Hört gefälligst auf, den Weltraum zuzumüllen!
Warum Elon Musks Starlink-Satellitensystem in höchstem Maße problematisch ist
Ich mag technische Spielereien. Ich verbringe viel Zeit online. In meinem Haus kann ich mit dem Smartphone der Mikrowelle befehlen, mir ein Bad einzulassen, und das Licht im Takt von „Moves Like Jagger“ ein- und ausschalten. Man kann mich also kaum als Technikverweigerer bezeichnen. Wieso wäre ich dann kürzlich beinahe einer geworden?

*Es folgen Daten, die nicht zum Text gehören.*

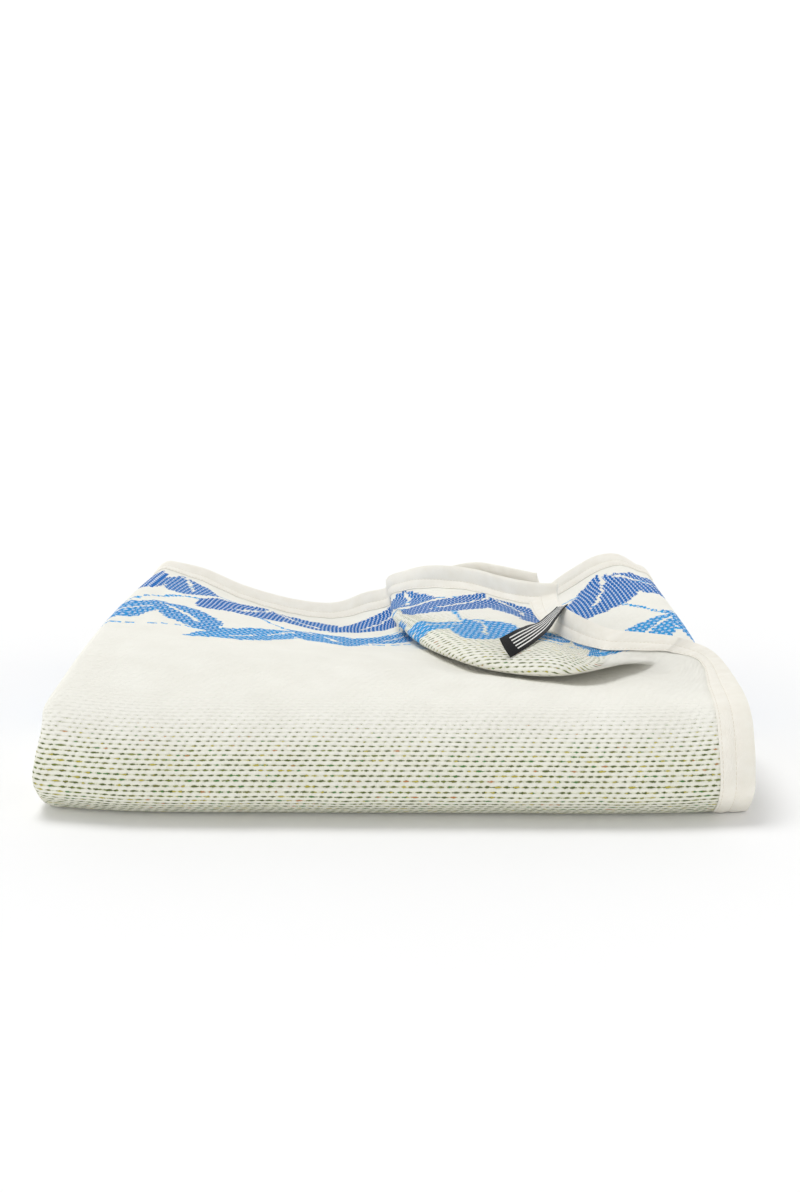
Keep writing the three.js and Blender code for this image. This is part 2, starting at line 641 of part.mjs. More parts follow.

Weil neulich etwas passiert ist, für das ich uns am liebsten alle in die Steinzeit schicken würde. Wir sollten unsere Werkzeuge wegschmeißen, die Smartphones ins Meer werfen und wieder in einer Höhle wohnen. Das wäre die passende Antwort auf diesen hirnverbrannten Irrsinn.
Die Rede ist vom Starlink-Satellitennetzwerk: Elon Musk plant mit seiner Firma SpaceX, eine ganze Reihe von Satelliten in den Orbit zu schießen. Sechzig davon wurden bereits mit einer Rakete von Cape Canaveral aus ins All befördert. In diesem Augenblick befinden sie sich etwa 550 Kilometer über unseren Köpfen und umkreisen die Erde einmal in neunzig Minuten. Wir alle können sie am Nachthimmel beobachten, ja, wenn man zur richtigen Zeit am richtigen Ort ist, sieht man sie in einer langen Reihe am Himmel funkeln.

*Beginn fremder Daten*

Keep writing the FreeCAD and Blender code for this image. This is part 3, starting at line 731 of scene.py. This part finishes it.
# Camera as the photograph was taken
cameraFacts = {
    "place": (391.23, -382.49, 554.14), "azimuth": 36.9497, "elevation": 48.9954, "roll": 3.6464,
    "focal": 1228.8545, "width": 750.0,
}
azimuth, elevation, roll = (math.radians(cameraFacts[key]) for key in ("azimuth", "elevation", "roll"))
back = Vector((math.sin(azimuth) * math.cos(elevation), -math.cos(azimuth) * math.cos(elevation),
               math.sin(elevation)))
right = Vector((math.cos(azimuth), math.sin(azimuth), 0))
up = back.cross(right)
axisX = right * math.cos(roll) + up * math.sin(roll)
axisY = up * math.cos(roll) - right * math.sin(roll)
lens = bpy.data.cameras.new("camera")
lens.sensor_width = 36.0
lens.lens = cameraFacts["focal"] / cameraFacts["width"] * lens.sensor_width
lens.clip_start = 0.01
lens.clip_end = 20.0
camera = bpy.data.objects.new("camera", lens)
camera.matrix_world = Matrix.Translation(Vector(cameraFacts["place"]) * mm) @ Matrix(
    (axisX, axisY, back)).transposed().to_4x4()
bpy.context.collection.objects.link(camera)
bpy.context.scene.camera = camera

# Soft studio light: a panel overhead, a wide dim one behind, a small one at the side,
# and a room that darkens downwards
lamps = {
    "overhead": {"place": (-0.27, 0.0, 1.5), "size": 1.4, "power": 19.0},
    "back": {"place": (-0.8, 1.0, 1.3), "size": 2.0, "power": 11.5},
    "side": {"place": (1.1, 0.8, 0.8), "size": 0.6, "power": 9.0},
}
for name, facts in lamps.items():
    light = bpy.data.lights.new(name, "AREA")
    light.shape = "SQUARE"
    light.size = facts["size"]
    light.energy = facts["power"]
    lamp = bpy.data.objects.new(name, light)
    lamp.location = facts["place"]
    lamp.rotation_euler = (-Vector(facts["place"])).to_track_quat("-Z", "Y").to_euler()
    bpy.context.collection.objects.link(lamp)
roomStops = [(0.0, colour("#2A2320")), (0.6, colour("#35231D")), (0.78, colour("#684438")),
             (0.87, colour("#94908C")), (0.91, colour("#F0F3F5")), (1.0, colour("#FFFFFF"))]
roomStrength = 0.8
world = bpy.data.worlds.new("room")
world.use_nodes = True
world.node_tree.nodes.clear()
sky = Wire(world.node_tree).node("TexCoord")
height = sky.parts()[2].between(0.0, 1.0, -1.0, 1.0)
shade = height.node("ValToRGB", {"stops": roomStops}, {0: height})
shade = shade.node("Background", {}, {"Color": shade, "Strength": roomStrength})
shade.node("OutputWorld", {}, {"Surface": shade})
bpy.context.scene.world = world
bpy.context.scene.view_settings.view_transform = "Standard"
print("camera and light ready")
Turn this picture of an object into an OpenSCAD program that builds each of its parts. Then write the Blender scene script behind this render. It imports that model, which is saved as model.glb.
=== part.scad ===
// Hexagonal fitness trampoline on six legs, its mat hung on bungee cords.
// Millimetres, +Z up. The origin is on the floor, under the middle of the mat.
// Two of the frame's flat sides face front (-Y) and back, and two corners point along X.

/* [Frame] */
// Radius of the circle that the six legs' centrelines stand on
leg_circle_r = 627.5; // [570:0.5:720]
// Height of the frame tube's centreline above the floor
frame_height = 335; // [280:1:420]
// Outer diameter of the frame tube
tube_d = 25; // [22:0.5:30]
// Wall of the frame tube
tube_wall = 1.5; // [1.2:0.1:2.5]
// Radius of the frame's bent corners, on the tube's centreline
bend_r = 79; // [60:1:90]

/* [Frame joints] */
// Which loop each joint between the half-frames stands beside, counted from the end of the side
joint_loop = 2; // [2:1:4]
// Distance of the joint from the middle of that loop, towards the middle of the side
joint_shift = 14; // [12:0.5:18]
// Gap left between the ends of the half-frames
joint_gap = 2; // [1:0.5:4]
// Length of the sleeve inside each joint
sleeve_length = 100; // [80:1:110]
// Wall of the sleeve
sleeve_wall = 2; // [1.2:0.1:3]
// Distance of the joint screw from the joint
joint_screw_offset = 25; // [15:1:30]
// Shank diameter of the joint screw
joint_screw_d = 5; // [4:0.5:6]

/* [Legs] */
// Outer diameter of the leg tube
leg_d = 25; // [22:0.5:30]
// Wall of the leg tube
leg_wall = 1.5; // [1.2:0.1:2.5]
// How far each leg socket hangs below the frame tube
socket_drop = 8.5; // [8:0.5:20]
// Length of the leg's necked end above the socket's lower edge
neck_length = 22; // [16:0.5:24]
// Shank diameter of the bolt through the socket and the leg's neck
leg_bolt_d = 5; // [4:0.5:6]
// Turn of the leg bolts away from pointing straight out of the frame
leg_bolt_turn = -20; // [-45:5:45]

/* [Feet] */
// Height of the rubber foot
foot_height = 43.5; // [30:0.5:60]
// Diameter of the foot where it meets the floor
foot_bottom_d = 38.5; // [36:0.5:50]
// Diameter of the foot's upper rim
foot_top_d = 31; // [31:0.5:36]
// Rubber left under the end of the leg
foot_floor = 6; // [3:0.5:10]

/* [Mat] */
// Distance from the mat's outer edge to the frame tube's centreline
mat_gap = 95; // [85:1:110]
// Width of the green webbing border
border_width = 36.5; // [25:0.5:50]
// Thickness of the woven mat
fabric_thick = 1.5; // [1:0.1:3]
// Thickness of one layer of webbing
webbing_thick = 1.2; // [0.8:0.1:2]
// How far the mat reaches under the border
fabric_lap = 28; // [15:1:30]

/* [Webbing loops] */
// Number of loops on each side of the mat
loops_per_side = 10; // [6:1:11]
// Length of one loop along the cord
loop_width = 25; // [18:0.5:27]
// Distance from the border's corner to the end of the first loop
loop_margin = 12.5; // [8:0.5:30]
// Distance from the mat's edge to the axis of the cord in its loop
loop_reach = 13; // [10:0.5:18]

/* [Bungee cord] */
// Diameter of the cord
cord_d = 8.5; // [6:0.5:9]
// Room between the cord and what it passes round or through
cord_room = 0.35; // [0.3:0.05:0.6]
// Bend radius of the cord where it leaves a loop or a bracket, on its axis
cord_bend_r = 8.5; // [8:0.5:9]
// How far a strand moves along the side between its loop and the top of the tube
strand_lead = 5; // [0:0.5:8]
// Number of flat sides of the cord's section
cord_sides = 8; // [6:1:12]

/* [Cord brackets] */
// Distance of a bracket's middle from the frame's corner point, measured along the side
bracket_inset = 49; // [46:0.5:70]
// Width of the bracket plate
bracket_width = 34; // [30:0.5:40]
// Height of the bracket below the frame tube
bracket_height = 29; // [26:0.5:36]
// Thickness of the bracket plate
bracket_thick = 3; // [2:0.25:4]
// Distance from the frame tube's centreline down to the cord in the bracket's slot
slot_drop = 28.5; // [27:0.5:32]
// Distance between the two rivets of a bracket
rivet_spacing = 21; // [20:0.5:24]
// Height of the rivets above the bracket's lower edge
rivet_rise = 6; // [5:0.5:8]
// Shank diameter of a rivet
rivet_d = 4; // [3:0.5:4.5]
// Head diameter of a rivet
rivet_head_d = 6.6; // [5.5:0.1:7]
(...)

Anscheinend sind diese sechzig Satelliten nur die ersten eines geplanten Netzwerks von insgesamt zwölftausend, die den Himmel überziehen sollen, damit jedem Erdenbürger kostenloses Internet zur Verfügung steht. Und wenn der Technikfeind in mir das hört, kommt er schreiend und schimpfend aus seiner Höhle gelaufen. Warum? Denken Sie nur einmal kurz darüber nach: 12.000. Zwölf. Tausend. Satelliten. Auf das Gratisinternet komme ich gleich noch zu sprechen, reden wir erst einmal über diese vielen Satelliten. Dabei geht es mir nicht einmal um die Lichtverschmutzung. Starlink wird selbst in den entlegensten Regionen der Erde die Sterne überstrahlen, aber irgendwie wird SpaceX dieses Problem schon lösen. Nein, was mir Sorgen macht, ist die Tatsache, dass wir bald zwölftausend zusätzliche Dinge im Orbit schweben haben.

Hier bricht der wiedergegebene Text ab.